The mercantile history, to some readers, will be of even greater interest than the machinations over the Stamp Act. The letter book includes several very long and detailed order lists for the finished metalware being imported from England for retail sale in New York. Tools such as hammers and anvils appear frequently, but also great quantities of furniture hardware: cupboard locks, hinges, Chinese handles and much more. The likely market for these goods would be the cabinetmakers of New York, finishing their masterpieces with the latest ornamental hardware from England. Other unusual goods include fish hooks, jew’s harps, mouse traps, pewter candle molds, and razors.

WITH–a small archive of business records of the firm after it was passed on to Garret Abeel’s son Garret Byvanck Abeel (1768-1829). The firm remained active in Abeel family hands under various partnerships through at least the 4th generation by 1915. These later records include:

Expense ledger for mercantile ships. 18 pages, stitched; defective with perhaps 10% of the text area torn away on each page. Each page is related to a separate ship’s voyage, with payments to chandlers, blacksmiths, sailmakers, grocers, advances to crew, and other expenses preparatory to departure. On 20 May 1795, the account lists £16 paid to “the two Negroes who worked their passages” aboard the Brig Diana. July 1794 to January 1796.

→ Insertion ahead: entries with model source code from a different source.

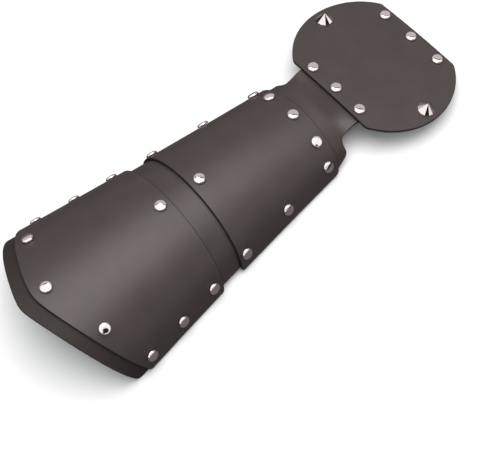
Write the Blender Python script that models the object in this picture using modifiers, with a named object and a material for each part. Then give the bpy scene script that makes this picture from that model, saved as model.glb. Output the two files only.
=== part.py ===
"""A studded leather bracer with a hand plate, lying on a table on its side edges.

One sheet of leather, bent into an open half sleeve, carries two curved plates, and a tongue
cut from the same sheet carries a hand plate out over the back of the hand. Dome rivets hold
the plates, two faceted cones decorate the hand plate, and two plain straps close the sleeve
underneath. Metres, +X from the elbow end to the fingers, +Z up, the table at z = 0.
"""

import math
from collections import namedtuple

import bmesh
import bpy
from mathutils import Matrix, Vector

# Leather and clearances
LEATHER = 0.0022
STRAP_LEATHER = 0.0020
GAP = 0.0003
BACK_SEAT = 0.0005

# Sleeve: inner widths between its side edges, and heights of its inner face
SLEEVE_LENGTH = 0.2670
ELBOW_WIDTH = 0.1539
MIDDLE_WIDTH = 0.1145
WRIST_WIDTH = 0.0834
ELBOW_RISE = 0.0571
MIDDLE_RISE = 0.0450
WRIST_RISE = 0.0276
EDGE_ANGLE = math.radians(89.0)
SLEEVE_FALL = 0.0347
SLEEVE_PEAK_SHARE = 0.05
SLEEVE_CORNER = 0.0045
WAIST_DEPTH = 0.0045
WAIST_LENGTH = 0.0400
WAIST_RUNOUT = 0.0300
CUFF_DEPTH = 0.0065
CUFF_RUNOUT = 0.0220

# Forearm plate, at the elbow end
FOREARM_REVEAL = 0.0114
FOREARM_LENGTH = 0.1187
FOREARM_FALL = 0.0340
FOREARM_PEAK_SHARE = 0.09
FOREARM_END_CURVE = 0.0068
FOREARM_CORNER = 0.0020

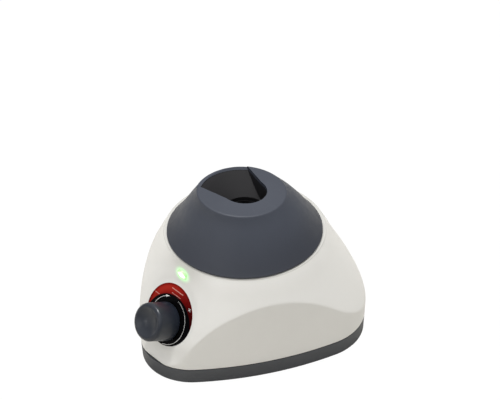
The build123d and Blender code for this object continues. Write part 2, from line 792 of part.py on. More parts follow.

Partial daybook of general store sales, [15] pages, stitched. 7 August to 9 October 1806.

A file of 72 receipts, invoices, shipping documents, and promissory notes, 1795-1829.

A file of 38 letters addressed to the firm, 1810-1827. Many of these letters are orders which go into great specificity about the “old sable Russia iron” traded by the Abeels to merchants in the United States and England; others discuss the trade more broadly.